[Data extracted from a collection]
** begin **

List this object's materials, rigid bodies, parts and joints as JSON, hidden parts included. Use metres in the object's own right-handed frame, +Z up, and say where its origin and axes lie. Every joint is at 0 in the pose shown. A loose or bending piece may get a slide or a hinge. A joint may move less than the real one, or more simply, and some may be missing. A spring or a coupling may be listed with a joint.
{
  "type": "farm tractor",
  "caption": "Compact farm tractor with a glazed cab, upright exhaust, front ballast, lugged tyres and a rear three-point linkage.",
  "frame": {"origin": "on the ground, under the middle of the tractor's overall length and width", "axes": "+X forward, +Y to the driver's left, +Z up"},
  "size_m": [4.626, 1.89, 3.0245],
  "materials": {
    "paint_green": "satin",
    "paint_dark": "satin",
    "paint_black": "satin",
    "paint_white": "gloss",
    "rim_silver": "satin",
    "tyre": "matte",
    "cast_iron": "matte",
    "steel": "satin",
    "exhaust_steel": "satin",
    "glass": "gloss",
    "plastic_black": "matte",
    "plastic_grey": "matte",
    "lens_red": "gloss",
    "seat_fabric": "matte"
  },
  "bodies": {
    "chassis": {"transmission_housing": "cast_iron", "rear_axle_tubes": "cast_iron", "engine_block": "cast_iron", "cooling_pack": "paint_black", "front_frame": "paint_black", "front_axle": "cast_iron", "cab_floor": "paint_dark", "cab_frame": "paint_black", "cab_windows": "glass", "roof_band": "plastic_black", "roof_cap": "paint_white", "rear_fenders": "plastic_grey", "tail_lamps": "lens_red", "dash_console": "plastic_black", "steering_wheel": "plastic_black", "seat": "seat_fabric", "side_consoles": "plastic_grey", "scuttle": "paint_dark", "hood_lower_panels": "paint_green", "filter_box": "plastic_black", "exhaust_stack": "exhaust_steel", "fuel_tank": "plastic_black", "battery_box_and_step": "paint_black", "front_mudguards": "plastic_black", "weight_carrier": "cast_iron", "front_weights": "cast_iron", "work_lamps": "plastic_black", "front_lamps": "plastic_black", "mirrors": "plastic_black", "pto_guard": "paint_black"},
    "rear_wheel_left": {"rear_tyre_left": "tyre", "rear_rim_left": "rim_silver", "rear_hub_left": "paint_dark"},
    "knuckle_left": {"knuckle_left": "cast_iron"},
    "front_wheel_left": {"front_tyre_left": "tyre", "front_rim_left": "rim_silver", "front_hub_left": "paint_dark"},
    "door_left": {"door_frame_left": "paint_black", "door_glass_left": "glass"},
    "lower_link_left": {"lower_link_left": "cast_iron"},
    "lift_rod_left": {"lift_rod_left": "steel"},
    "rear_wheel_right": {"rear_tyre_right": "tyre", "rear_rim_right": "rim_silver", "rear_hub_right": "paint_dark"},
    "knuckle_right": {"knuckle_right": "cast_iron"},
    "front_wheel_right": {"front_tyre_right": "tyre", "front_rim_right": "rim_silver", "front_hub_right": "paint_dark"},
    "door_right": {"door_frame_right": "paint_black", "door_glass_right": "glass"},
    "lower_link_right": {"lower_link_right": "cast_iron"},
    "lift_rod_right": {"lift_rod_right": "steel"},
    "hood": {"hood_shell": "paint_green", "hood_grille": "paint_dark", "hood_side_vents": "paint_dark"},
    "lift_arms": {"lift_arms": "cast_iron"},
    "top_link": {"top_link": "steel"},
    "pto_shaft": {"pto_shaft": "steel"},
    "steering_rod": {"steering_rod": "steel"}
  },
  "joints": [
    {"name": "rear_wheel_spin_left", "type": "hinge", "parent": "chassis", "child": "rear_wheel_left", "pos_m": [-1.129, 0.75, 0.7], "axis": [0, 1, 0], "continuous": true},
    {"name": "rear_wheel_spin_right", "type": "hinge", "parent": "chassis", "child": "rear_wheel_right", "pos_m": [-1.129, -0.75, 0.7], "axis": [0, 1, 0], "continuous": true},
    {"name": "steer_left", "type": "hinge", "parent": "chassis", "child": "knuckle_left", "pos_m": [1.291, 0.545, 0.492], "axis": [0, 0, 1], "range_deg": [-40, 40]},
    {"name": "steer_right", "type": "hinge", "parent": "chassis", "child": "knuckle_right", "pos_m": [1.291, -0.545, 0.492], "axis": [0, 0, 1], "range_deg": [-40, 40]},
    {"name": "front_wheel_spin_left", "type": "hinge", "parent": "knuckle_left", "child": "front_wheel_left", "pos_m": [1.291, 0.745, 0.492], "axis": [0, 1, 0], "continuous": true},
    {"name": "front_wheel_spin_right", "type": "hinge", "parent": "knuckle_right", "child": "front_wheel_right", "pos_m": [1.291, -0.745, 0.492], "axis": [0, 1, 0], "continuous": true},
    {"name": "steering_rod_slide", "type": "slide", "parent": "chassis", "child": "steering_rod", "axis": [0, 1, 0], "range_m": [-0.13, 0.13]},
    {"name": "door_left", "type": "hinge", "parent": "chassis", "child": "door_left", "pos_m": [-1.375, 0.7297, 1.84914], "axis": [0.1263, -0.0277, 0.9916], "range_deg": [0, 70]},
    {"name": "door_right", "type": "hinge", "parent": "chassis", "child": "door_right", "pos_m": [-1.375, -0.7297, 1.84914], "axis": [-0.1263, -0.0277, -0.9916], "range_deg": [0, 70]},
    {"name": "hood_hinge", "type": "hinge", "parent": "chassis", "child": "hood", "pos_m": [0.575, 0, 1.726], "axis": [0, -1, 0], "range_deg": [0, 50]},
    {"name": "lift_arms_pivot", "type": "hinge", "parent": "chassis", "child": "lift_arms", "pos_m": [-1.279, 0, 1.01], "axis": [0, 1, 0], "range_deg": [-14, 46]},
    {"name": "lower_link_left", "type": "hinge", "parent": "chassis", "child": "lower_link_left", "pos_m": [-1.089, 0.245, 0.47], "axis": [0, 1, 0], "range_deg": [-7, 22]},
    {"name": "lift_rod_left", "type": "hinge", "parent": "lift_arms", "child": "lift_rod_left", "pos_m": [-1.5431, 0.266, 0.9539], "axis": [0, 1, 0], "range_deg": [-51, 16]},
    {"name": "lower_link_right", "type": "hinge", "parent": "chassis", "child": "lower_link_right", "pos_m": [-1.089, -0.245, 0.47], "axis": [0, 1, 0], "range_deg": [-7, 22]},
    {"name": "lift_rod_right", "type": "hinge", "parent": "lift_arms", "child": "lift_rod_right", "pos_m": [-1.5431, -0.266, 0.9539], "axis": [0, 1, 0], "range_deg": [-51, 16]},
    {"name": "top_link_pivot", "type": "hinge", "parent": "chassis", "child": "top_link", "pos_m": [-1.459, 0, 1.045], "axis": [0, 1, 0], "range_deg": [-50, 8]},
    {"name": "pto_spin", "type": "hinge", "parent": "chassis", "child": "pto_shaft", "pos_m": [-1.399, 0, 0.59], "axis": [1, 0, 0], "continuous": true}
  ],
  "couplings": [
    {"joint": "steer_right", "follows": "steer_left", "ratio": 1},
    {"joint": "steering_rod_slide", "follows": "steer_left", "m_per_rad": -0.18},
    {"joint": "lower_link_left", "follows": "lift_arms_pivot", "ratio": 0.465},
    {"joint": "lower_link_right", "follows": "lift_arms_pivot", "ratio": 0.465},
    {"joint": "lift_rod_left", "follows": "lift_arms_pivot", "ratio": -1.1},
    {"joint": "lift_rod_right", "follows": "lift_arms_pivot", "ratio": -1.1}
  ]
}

** end **
** begin **

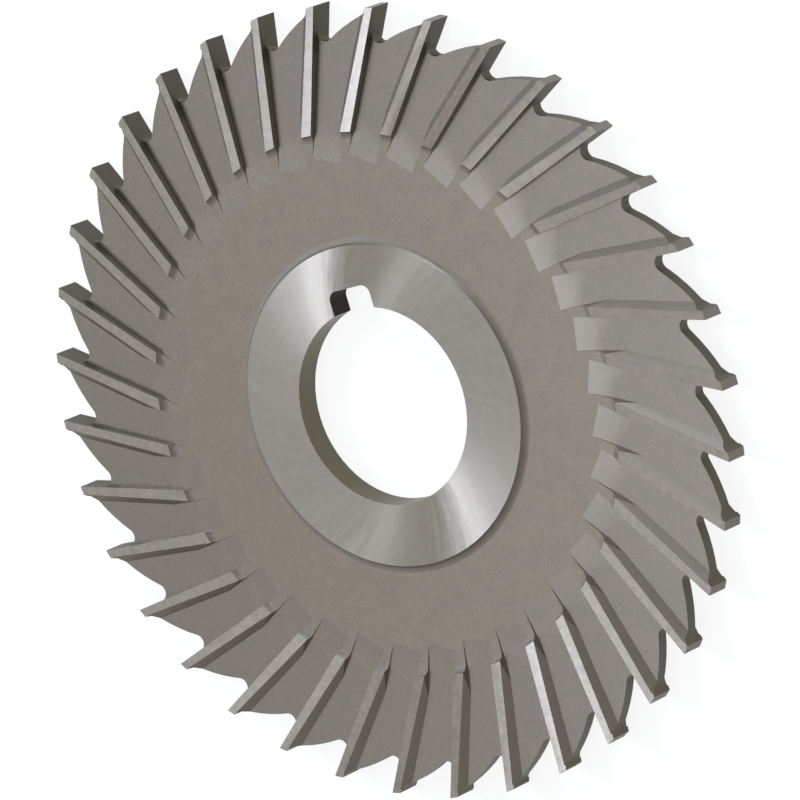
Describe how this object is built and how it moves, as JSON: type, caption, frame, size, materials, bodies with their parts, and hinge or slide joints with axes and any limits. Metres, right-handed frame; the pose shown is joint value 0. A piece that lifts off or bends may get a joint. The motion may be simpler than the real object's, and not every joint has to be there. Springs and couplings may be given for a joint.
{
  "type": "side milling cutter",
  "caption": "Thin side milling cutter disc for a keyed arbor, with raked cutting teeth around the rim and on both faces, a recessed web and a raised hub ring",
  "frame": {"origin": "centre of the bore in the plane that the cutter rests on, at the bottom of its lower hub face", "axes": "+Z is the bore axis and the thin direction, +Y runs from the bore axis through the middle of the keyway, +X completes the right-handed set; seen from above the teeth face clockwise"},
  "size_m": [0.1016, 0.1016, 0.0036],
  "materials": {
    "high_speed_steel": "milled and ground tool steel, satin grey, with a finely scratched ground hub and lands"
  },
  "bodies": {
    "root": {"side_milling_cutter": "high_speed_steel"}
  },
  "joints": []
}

** end **
** begin **

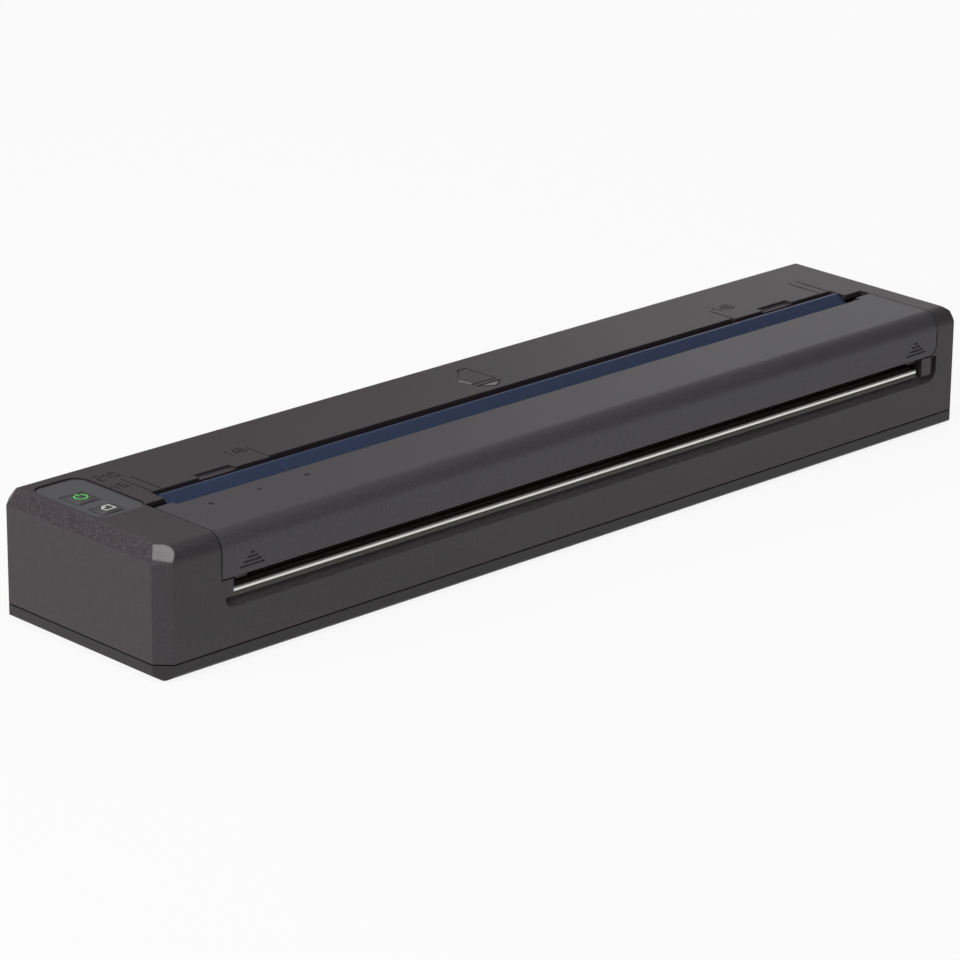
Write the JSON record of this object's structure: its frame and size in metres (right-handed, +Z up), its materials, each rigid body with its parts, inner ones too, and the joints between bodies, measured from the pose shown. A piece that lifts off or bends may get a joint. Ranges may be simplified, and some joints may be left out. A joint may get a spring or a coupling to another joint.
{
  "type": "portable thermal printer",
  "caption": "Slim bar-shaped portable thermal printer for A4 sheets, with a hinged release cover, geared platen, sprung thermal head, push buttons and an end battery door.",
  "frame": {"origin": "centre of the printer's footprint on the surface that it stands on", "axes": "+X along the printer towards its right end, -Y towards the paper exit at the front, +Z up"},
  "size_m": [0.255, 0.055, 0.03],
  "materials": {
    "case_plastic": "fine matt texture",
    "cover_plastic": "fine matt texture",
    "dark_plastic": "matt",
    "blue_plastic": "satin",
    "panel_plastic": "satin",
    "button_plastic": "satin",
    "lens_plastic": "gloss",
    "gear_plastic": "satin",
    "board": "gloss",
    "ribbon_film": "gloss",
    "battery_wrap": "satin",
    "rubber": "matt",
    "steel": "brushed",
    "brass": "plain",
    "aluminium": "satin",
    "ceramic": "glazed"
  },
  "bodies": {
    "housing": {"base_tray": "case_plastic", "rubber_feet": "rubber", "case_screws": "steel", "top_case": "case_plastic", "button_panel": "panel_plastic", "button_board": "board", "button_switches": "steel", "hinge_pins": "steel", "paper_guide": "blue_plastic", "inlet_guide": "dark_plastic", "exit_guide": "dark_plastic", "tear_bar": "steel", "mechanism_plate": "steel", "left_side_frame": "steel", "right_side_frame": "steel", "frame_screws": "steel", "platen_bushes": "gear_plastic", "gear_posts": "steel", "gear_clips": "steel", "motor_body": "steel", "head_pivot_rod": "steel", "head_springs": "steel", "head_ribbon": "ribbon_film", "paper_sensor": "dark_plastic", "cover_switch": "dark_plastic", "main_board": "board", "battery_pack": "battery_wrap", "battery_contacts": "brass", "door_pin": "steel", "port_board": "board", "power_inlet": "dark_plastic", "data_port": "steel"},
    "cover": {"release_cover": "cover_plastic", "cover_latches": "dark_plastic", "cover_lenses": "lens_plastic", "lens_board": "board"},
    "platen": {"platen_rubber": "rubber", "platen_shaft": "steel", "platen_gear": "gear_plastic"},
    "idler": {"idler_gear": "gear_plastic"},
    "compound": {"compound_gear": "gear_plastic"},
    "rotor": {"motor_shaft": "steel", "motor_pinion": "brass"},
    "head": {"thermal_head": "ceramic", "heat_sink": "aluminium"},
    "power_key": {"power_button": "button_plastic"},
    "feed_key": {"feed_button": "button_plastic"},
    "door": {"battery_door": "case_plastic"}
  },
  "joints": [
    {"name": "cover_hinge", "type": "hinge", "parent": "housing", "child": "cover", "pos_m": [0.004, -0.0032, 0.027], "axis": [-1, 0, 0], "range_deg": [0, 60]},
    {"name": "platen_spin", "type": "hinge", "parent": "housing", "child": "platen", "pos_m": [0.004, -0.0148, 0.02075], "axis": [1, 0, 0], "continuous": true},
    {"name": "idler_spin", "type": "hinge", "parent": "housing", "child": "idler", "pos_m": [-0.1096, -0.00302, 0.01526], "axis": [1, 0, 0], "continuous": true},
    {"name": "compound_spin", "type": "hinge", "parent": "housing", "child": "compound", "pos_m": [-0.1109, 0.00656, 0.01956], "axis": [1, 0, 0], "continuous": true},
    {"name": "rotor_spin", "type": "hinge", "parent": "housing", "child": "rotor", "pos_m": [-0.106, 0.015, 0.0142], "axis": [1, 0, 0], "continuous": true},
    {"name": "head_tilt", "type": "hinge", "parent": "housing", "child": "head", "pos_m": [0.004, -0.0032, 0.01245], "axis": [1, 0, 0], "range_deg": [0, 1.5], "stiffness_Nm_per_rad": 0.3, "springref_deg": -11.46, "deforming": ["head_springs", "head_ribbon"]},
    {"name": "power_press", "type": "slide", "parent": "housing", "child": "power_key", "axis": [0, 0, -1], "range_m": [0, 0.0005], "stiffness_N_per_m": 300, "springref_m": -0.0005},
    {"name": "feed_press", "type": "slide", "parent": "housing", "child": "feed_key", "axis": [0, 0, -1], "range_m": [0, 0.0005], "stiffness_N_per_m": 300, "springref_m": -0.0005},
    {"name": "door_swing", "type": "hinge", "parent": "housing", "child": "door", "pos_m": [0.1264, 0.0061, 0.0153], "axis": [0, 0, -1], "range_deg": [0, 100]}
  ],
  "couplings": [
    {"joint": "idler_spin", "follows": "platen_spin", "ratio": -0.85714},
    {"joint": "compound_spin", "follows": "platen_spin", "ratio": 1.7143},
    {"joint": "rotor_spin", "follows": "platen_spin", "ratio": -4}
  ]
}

** end **

TASK PROMPT: Search the lines above for the string "shown" and copy each line that has it.

ANSWER FOR THE TASK:
List this object's materials, rigid bodies, parts and joints as JSON, hidden parts included. Use metres in the object's own right-handed frame, +Z up, and say where its origin and axes lie. Every joint is at 0 in the pose shown. A loose or bending piece may get a slide or a hinge. A joint may move less than the real one, or more simply, and some may be missing. A spring or a coupling may be listed with a joint.
Describe how this object is built and how it moves, as JSON: type, caption, frame, size, materials, bodies with their parts, and hinge or slide joints with axes and any limits. Metres, right-handed frame; the pose shown is joint value 0. A piece that lifts off or bends may get a joint. The motion may be simpler than the real object's, and not every joint has to be there. Springs and couplings may be given for a joint.
Write the JSON record of this object's structure: its frame and size in metres (right-handed, +Z up), its materials, each rigid body with its parts, inner ones too, and the joints between bodies, measured from the pose shown. A piece that lifts off or bends may get a joint. Ranges may be simplified, and some joints may be left out. A joint may get a spring or a coupling to another joint.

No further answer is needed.